In-Depth Notes on Management Control Systems
Management Control Systems
Learning Objectives
Types of Controls: Describe three distinct types of controls in organizations.
Feedback vs Feed-Forward: Distinguish between feedback and feed-forward controls.
Harmful Side Effects: Explain the potential harmful side effects of results controls.
Responsibility Centres: Define the four different types of responsibility centres.
Management Accounting Control Systems: Explain the elements of management accounting control systems.
Controllability Principle: Describe the controllability principle and methods of implementation.
Target Difficulty: Discuss the impact of target difficulty on motivation and performance.
Budget Participation: Describe the influence of participation in the budgeting process.
Control Definition
Control: The process that ensures an organization's activities align with plans to achieve objectives. Control relies on predefined objectives and procedures which guide organizational behavior.
Drucker's Insight: Differentiates between 'controls' (measurement and information) which assist in achieving 'control' (action to fulfill objectives).
Organizational Control Levels
Strategic Control vs Management Control:
Strategic Control: Focused externally; concerned with competition based on strengths and weaknesses.
Management Control: Internal focus; aims to influence employee behavior to achieve organizational objectives.

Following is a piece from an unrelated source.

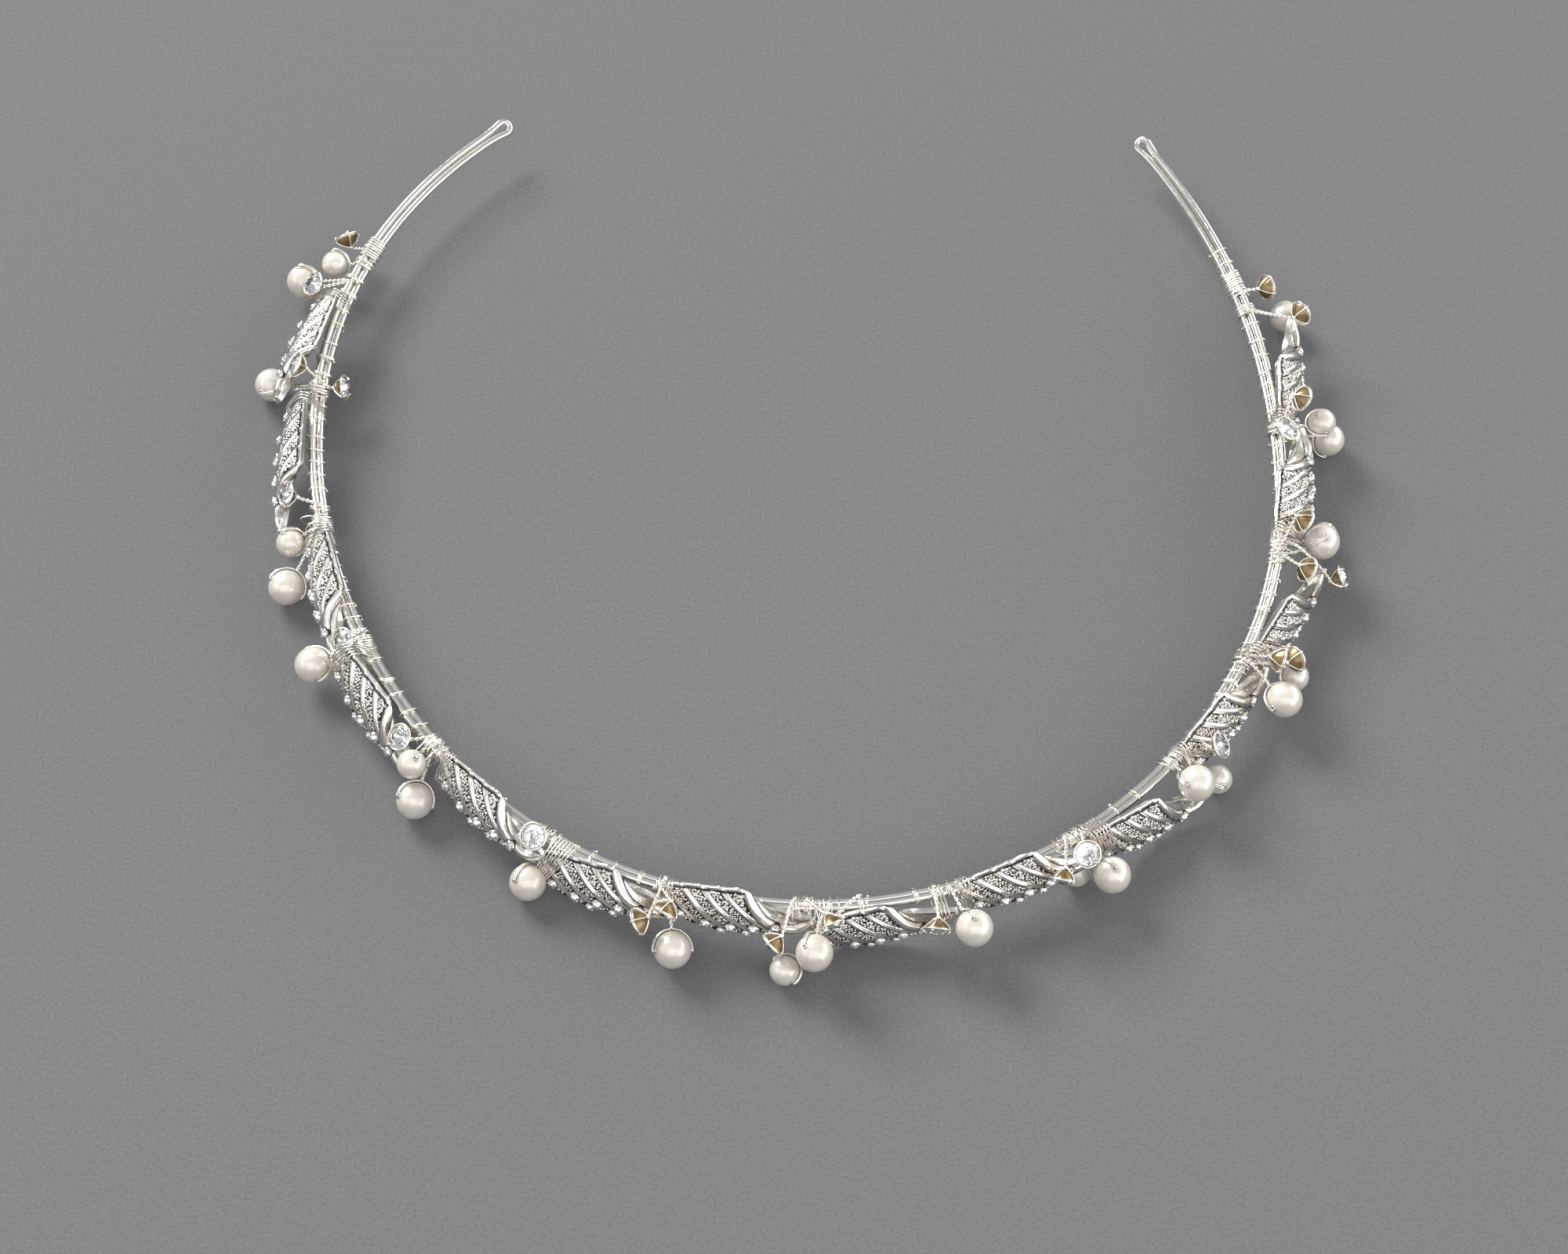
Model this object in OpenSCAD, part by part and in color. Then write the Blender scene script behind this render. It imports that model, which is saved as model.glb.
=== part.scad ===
// Wire headband of a pearl tiara: two runs of silver wire bent to a horseshoe, with fourteen cast
// leaves, pearls and cut stones bound along its outer side. It lies on its edge, open to the back.
// X runs to the wearer's left tip, Y to the open back, Z up from the table.

/* [Wire band] */
// Diameter of the band wire
wire_d = 1.1; // [0.9:0.05:1.2]
// Distance between the middles of the two runs
wire_pitch = 1.2; // [1.2:0.05:1.4]
// Lean of the pair from upright, upper run outward
pair_lean = 60; // [50:1:70]
// Height of the pair's middle above the table
band_h = 6; // [5.8:0.1:6.4]
// Half width of the loop at each tip, to the wire's middle
loop_r = 0.95; // [0.9:0.05:1.2]
// Angle at which the runs spread into a tip loop
loop_flare = 10; // [8:1:14]
// Where the front of the band lies, across
front_x = 1.2; // [0:0.1:3]
// Where the front of the band lies, fore and aft
front_y = -62.5; // [-66:0.5:-60]

/* [Leaves] */
// Thickness of the cast shell
leaf_wall = 0.65; // [0.5:0.05:0.8]
// Height of the smooth ribs above the shell
rib_h = 0.32; // [0.2:0.02:0.4]
// Height of the grained strips above the shell
grain_h = 0.24; // [0.1:0.02:0.3]

/* [Pearls] */
// Diameter of the bore through a pearl
pearl_bore = 0.9; // [0.8:0.05:1]
// Diameter of the wire threaded through a pearl
thread_d = 0.4; // [0.3:0.05:0.5]
// Diameter of a twisted stem
stem_d = 0.6; // [0.5:0.05:0.7]

/* [Cut stones] */
// Diameter of a set stone at its girdle
stone_d = 3.1; // [3:0.05:3.2]
// Height of a set stone's crown
stone_crown = 0.6; // [0.5:0.05:0.7]
// Depth of a set stone's back below its girdle
stone_back = 1.2; // [1.1:0.05:1.3]
// Diameter of the cup's wire
cup_wire = 0.32; // [0.3:0.02:0.36]

/* [Lashings] */
// Diameter of the binding wire
lash_d = 0.32; // [0.28:0.02:0.34]

/* [Hidden] */
$fn = 32;
clear = 0.1;
front_turn = -1;

// Band joints: ends drawn back, added to the wire's diameter by the solder and by the bead, solder's length
joint_gap = 0.05;
solder_more = 0.07;
bead_more = 0.08;
solder_l = 0.8;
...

Types of Controls in Organizations
Action (Behavioral) Controls
Definition: Involves observing actions to ensure adherence to desired practices (e.g. supervision on assembly lines).
Forms: Behavioral constraints, pre-action reviews, action accountability (e.g. budgets).
Personnel, Cultural, and Social Controls
Personnel Controls: Help employees to perform effectively (e.g. hiring trained staff).
Cultural Controls: Enhance shared values and norms that align with organizational goals.
Social Controls: Regulate performance among peers (e.g. informal group norms).
Results (Output) Controls
Definition: Focus on outcomes, allowing management to assess performance based on results rather than processes.
Processes Involved:
Setting performance measures.
Establishing targets.
Measuring performance.
Linking rewards and punishments to outcomes.
Feedback and Feed-Forward Controls
Feedback Control: Involves monitoring past outputs to take corrective actions for future activities.
Feed-Forward Control: Predicts future outcomes and implements preventive measures before deviations occur. E.g. budgeting as a prediction tool.
Harmful Side Effects of Results Controls
Lack of Goal Congruence: Results-focused controls may lead to undesirable behaviors that conflict with organizational objectives (e.g. ignoring non-measurable performance aspects).
Examples of Maladaptive Behavior:
Manipulating results.
Focusing solely on measurable goals.
Responsibility Centres
Types of Responsibility Centres:
Cost Centres: Accountable for costs only; standard and discretionary types exist.
Revenue Centres: Focus on generating sales revenue without managing costs.
Profit Centres: Accountable for both revenues and costs, allowing some decision-making autonomy.
Investment Centres: Accountable for revenue, costs, and capital investment decisions; performance measured by ROI.
Management Accounting Control Systems
Core Elements:
Planning Processes: Involves budgeting and setting performance expectations.
Responsibility Accounting: Assigning accountability for financial outcomes to specific managers.
Controllability Principle
Definition: Only those costs significantly influenced by a manager should be charged to their responsibility centre.
Implementation Methods: Identify controllable vs uncontrollable costs; use variance analysis and flexible performance standards to adjust evaluations.
Setting Performance Targets
Importance of Defined Targets: Clear, challenging targets enhance performance; a balance is required to ensure targets are not demotivating.
Target Difficulty Effects: Recognizes the relationship between budget difficulty and motivational impact.
Participation in Budgeting
Benefits: Increases commitment and motivation among employees; reduces information asymmetry through collaborative goal setting.
Limitations: Participation can sometimes lead to negotiations that lower performance standards, limiting effectiveness.
Key Terms and Concepts
Action Controls: Observational measures of behavior.
Controllability Principle: Assigning accountability based only on controllable costs.
Cost Centres: Responsibility for costs.
Results Controls: Performance evaluation based on outcomes.
Responsibility Accounting: System for assigning accountability in a business structure.